10mm EFL BK7 EBCX diverger lens used to test a 16" F/2.5 mirror at its CoC

the difference in C8 between the test and reference beams = 1.8nm.

This primarily due the diverger lens operating with an effective source at the focus (40" from the lens) of the test mirror for the reference beam

whereas for the test beam the source distance is at infinity.  

Example 3:

10mm EFL BK7 EBCX diverger lens used to test a 8" F/8 mirror at its CoC

the difference in C8 between the test and reference beams = 0.34nm.

This primarily due the diverger lens operating with an effective source at the focus (62.5" from the lens) of the test mirror for the reference beam

whereas for the test beam the source distance is at infinity. 

Example 4:

10mm EFL BK7 EBCX diverger lens used to test a 6" F/15 mirror at its CoC

the difference in C8 between the test and reference beams = 0.018nm.

This primarily due the diverger lens operating with an effective source at the focus (62.5" from the lens) of the test mirror for the reference beam

whereas for the test beam the source distance is at infinity. 

Example 5:

6mm EFL N-SF5 EBCX diverger lens used to test a 28" F/2.5 mirror at its CoC

the difference in C8 between the test and reference beams = 0.246nm.

This primarily due the diverger lens operating with an effective source at the focus (70" from the lens) of the test mirror for the reference beam

whereas for the test beam the source distance is at infinity. 

Example 6:

6mm EFL N-SF5 EBCX diverger lens used to test a 20" F/3 mirror at its CoC

the difference in C8 between the test and reference beams = 0.138nm.

This primarily due the diverger lens operating with an effective source at the focus (60" from the lens) of the test mirror for the reference beam

whereas for the test beam the source distance is at infinity. 

Example 7:

6mm EFL N-SF5 EBCX diverger lens used to test an 11" F/2.5 mirror at its CoC

the difference in C8 between the test and reference beams = 0.633nm.

This primarily due the diverger lens operating with an effective source at the focus (27.5" from the lens) of the test mirror for the reference beam

whereas for the test beam the source distance is at infinity. 

 

SA contribution of a PCX Diverger lens

|Delta(C8)| = (f/384)*(n+1)/(n*(n-1))*(1/F#^4)

Where the sign of Delta(C8) = C8(Test) - C8(Reference) depends on the orientation of the PCX lens.

= + when the plano side of the PCX lens faces the collimated test beam

= - when the convex surface of the PCX lens faces the collimated test beam

Example 1:

10mm EFL BK7 PCX diverger lens used to test a 6" F/15 mirror at its CoC (F/30 test beam)

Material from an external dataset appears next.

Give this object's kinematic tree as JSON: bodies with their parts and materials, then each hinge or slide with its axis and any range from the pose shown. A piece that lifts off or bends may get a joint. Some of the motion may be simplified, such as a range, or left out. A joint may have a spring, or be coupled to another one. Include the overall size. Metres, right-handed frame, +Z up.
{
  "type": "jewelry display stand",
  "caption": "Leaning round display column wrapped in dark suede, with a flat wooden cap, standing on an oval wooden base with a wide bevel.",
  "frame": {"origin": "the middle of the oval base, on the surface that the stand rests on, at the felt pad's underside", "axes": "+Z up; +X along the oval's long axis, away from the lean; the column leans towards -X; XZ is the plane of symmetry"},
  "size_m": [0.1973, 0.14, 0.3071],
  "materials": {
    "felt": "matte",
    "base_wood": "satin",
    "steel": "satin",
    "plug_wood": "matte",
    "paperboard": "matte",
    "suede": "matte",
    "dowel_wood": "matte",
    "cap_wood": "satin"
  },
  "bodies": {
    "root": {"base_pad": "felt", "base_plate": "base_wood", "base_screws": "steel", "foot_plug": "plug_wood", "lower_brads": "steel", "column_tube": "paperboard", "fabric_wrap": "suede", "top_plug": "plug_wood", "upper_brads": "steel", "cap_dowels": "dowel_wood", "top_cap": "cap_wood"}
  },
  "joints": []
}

the difference in C8 between the test and reference beams = 0.103nm.

This primarily due the asymmetric shape of the diverger lens.  

Example 2:

10mm EFL BK7 PCX diverger lens used to test a 16" F/2.5 mirror at its CoC (F/5 test beam)

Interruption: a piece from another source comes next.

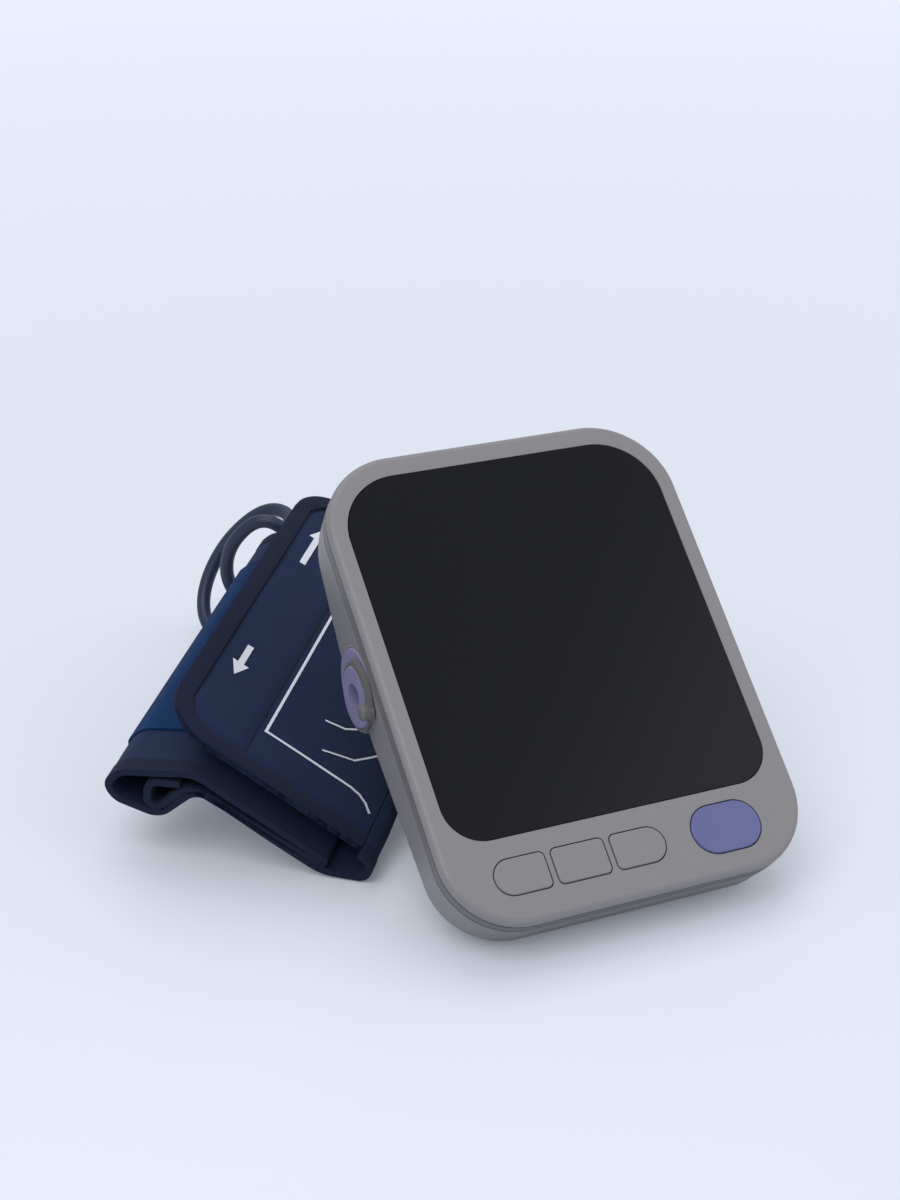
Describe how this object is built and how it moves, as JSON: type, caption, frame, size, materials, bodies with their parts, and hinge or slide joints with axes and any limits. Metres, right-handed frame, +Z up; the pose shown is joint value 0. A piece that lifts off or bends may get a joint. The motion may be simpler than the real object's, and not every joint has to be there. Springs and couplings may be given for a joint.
{
  "type": "upper arm blood pressure monitor",
  "caption": "Upper arm blood pressure monitor with a dark display window and grey housing, standing on its rear foot beside its rolled navy cuff and air hose.",
  "frame": {"origin": "centre of the footprint on the table, hose not counted", "axes": "+X along the monitor's width to its right, +Y to the back, +Z up from the table"},
  "size_m": [0.1751, 0.2284, 0.0998],
  "materials": {
    "housing": "satin",
    "trim": "satin",
    "window": "satin",
    "display": "satin",
    "inner_plastic": "satin",
    "board": "satin",
    "switch_metal": "satin",
    "start": "satin",
    "black_plastic": "satin",
    "pump_metal": "satin",
    "tube_rubber": "satin",
    "lavender": "satin",
    "cell": "satin",
    "spring_steel": "satin",
    "pad_rubber": "satin",
    "screw_steel": "satin",
    "navy_cloth": "satin",
    "lining_cloth": "satin",
    "bladder_rubber": "satin",
    "navy_tape": "satin",
    "loop_pile": "satin",
    "hook_plastic": "satin",
    "hose_rubber": "satin"
  },
  "bodies": {
    "base": {"air_bladder": "bladder_rubber", "air_hose": "hose_rubber", "air_hose_coil": "hose_rubber", "air_hose_tail": "hose_rubber", "air_manifold": "inner_plastic", "air_plug": "lavender", "air_pump": "pump_metal", "batteries": "cell", "battery_contacts": "spring_steel", "buzzer": "black_plastic", "cuff_cloth": "navy_cloth", "cuff_lining": "lining_cloth", "display_holder": "inner_plastic", "display_module": "display", "display_window": "window", "edge_binding": "navy_tape", "front_housing": "housing", "hose_gland": "hose_rubber", "housing_screws": "screw_steel", "inner_air_tubes": "tube_rubber", "key_switches": "switch_metal", "loop_strip": "loop_pile", "main_board": "board", "power_jack": "pump_metal", "pressure_sensor": "black_plastic", "rear_housing": "housing", "release_valve": "pump_metal", "rubber_feet": "pad_rubber", "side_band": "trim", "socket_bezel": "lavender", "socket_collar": "lavender"},
    "left_key": {"left_key": "housing"},
    "middle_key": {"middle_key": "housing"},
    "right_key": {"right_key": "housing"},
    "start_key": {"start_key": "start"},
    "lever": {"socket_lever": "trim"},
    "cover": {"battery_cover": "housing"},
    "flap": {"flap_panel": "navy_cloth", "flap_binding": "navy_tape", "hook_strip": "hook_plastic"}
  },
  "joints": [
    {"name": "left_key_press", "type": "slide", "parent": "base", "child": "left_key", "axis": [0, 0.6561, -0.7547], "range_m": [0, 0.0008], "stiffness_N_per_m": 300},
    {"name": "middle_key_press", "type": "slide", "parent": "base", "child": "middle_key", "axis": [0, 0.6561, -0.7547], "range_m": [0, 0.0008], "stiffness_N_per_m": 300},
    {"name": "right_key_press", "type": "slide", "parent": "base", "child": "right_key", "axis": [0, 0.6561, -0.7547], "range_m": [0, 0.0008], "stiffness_N_per_m": 300},
    {"name": "start_key_press", "type": "slide", "parent": "base", "child": "start_key", "axis": [0, 0.6561, -0.7547], "range_m": [0, 0.0008], "stiffness_N_per_m": 300},
    {"name": "lever_turn", "type": "hinge", "parent": "base", "child": "lever", "pos_m": [-0.02045, -0.03154, 0.04861], "axis": [1, 0, 0], "range_deg": [0, 25]},
    {"name": "cover_slide", "type": "slide", "parent": "base", "child": "cover", "axis": [1, 0, 0], "range_m": [0, 0.016]},
    {"name": "flap_open", "type": "hinge", "parent": "base", "child": "flap", "pos_m": [0.01467, 0.00838, 0.0182], "axis": [0.6232, 0.7696, 0.1392], "range_deg": [0, 30]}
  ]
}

the difference in C8 between the test and reference beams = 134nm.

This primarily due the asymmetric shape of the diverger lens.

Example 3:

 

10mm EFL BK7 PCX diverger lens used to test an 8" F/8 mirror at its CoC (F/16 test beam)

the difference in C8 between the test and reference beams = 1.3nm.

This primarily due the asymmetric shape of the diverger lens.

Example 4:

 

10mm EFL BK7 PCX diverger lens used to test a 6" F/4 mirror at its CoC (F/8 test  beam)

the difference in C8 between the test and reference beams = 20.4 nm.

This primarily due the asymmetric shape of the diverger lens.